Chris Barron: I like that you put it that way, because it’s never the same with any two songs. My two most popular songs: “Two Princes” I wrote in half an hour, if that, and “Little Miss Can’t Be Wrong” took me three weeks to write. I wrote 15, 20 drafts. It was painstaking, word by word. “You Let Your Heart Go Too Fast” was one of those. I worked very hard on it and wrote tons of drafts.
MB: My favorite section is near the end, where you say, “I see the feathers that infringe your heart/ I see the blood ooze from around the dart/ Cupid spites the sense / That keeps two mismatched souls apart.” It’s such a vivid way of describing Cupid’s arrow, you know? And it tells me that whoever you’re talking to should not be dating this other person. But you also make it clear that once you’ve been hit by the arrow, then you’re never going to do the sensible thing.
CB: I’ve always liked that because most songs are about why people should be together, even if it’s unhealthy. This is a very practical song. It’s an elaborate image, but it’s something your grandmother would say. “You two shouldn’t be together!”
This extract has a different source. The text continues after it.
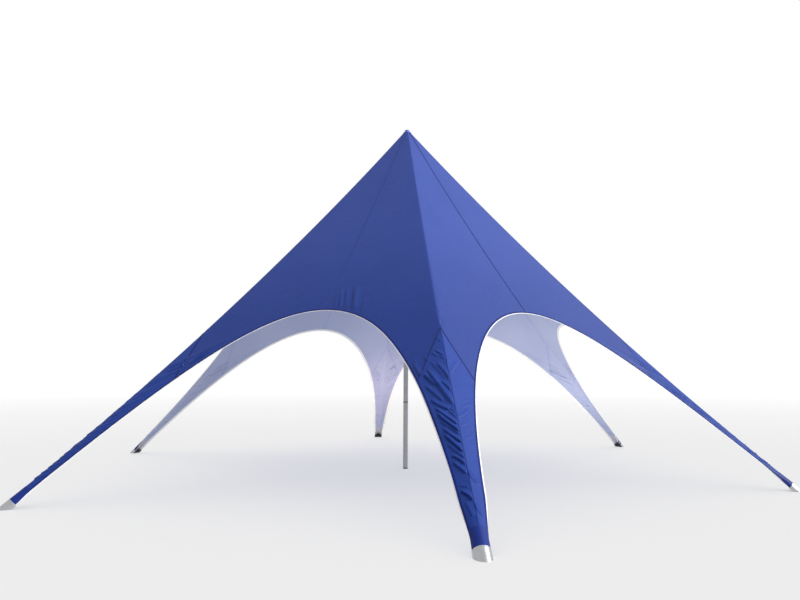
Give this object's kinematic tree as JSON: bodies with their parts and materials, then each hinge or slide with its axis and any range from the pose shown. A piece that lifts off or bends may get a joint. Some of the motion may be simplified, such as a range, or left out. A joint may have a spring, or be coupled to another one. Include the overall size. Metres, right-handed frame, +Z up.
{
  "type": "six-legged star marquee",
  "caption": "Star-shaped fabric marquee: six arched sides stretched from one centre pole down to six half-round feet.",
  "frame": {"origin": "on the ground under the centre pole", "axes": "+Z up, -Y towards the front leg, +X to the right seen from the front"},
  "size_m": [8.8286, 10.1792, 5.0113],
  "materials": {
    "cloth": "coated polyester, semi-matt, royal blue outside",
    "hem": "white woven binding",
    "aluminium": "brushed",
    "rubber": "matt black",
    "plastic": "moulded black"
  },
  "bodies": {
    "root": {"leg_panel_front": "cloth", "leg_panel_front_right": "cloth", "leg_panel_rear_right": "cloth", "leg_panel_rear": "cloth", "leg_panel_rear_left": "cloth", "leg_panel_front_left": "cloth", "crown_panel_right_of_front_leg": "cloth", "crown_panel_left_of_front_leg": "cloth", "crown_panel_right_of_front_right_leg": "cloth", "crown_panel_left_of_front_right_leg": "cloth", "crown_panel_right_of_rear_right_leg": "cloth", "crown_panel_left_of_rear_right_leg": "cloth", "crown_panel_right_of_rear_leg": "cloth", "crown_panel_left_of_rear_leg": "cloth", "crown_panel_right_of_rear_left_leg": "cloth", "crown_panel_left_of_rear_left_leg": "cloth", "crown_panel_right_of_front_left_leg": "cloth", "crown_panel_left_of_front_left_leg": "cloth", "peak_cap": "cloth", "arch_hem_front_right": "hem", "arch_hem_right": "hem", "arch_hem_rear_right": "hem", "arch_hem_rear_left": "hem", "arch_hem_left": "hem", "arch_hem_front_left": "hem", "foot_shell_front": "aluminium", "foot_shell_front_right": "aluminium", "foot_shell_rear_right": "aluminium", "foot_shell_rear": "aluminium", "foot_shell_rear_left": "aluminium", "foot_shell_front_left": "aluminium", "foot_block_front": "rubber", "foot_block_front_right": "rubber", "foot_block_rear_right": "rubber", "foot_block_rear": "rubber", "foot_block_rear_left": "rubber", "foot_block_front_left": "rubber", "pole_section_1": "aluminium", "pole_section_2": "aluminium", "pole_section_3": "aluminium", "pole_section_4": "aluminium", "pole_section_5": "aluminium", "pole_base_plug": "plastic", "pole_head": "plastic"}
  },
  "joints": []
}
MB: Do you remember where the song came from?
CB: Oh yeah. I had an ex-girlfriend that our manager subsequently had a relationship with. She and I were on-again/off-again, and it was tearing him apart. She wasn’t ready to settle down. So the bank tower in the [first verse of] the song is the Williamsburg Bank tower. She used to live on Flatbush Avenue. We would both go home with her, and we’d go by the bank tower.
MB: So you’re talking to your manager directly?
CB: Yeah, it’s directly to him. There was some lingering acrimony between us, and back then I was a much better songwriter than communicator. Songwriting has always been a retreat for me into my most difficult feelings. It’s always been how I found solutions to the most difficult dilemmas in my life. And the song worked. He heard the song and said, “Buddy, yeah. You’re right.”
MB: What was it like during this period in your life? You’d just come off this major success with the first Spin Doctors album, and a little while before that, you were still a New York-centric band. So much happened so fast.
CB: It was great. Two or three years before that song came out, we had been playing at the Nightingale Bar on Second Avenue. No bigger than the coffee shop that we’re sitting in right now. The stage was the size of the counter those people are behind, and it was six inches off the ground. So when the show was over, we stepped down six inches and we were hanging out with the audience. We knew everybody. We didn’t have cell phones. We didn’t have the internet. But somehow, we found each other and we would hang out all the time. “Oh, it’s Monday night. Blues Traveler is playing at the Nightingale.” So we’d all go see them on Monday.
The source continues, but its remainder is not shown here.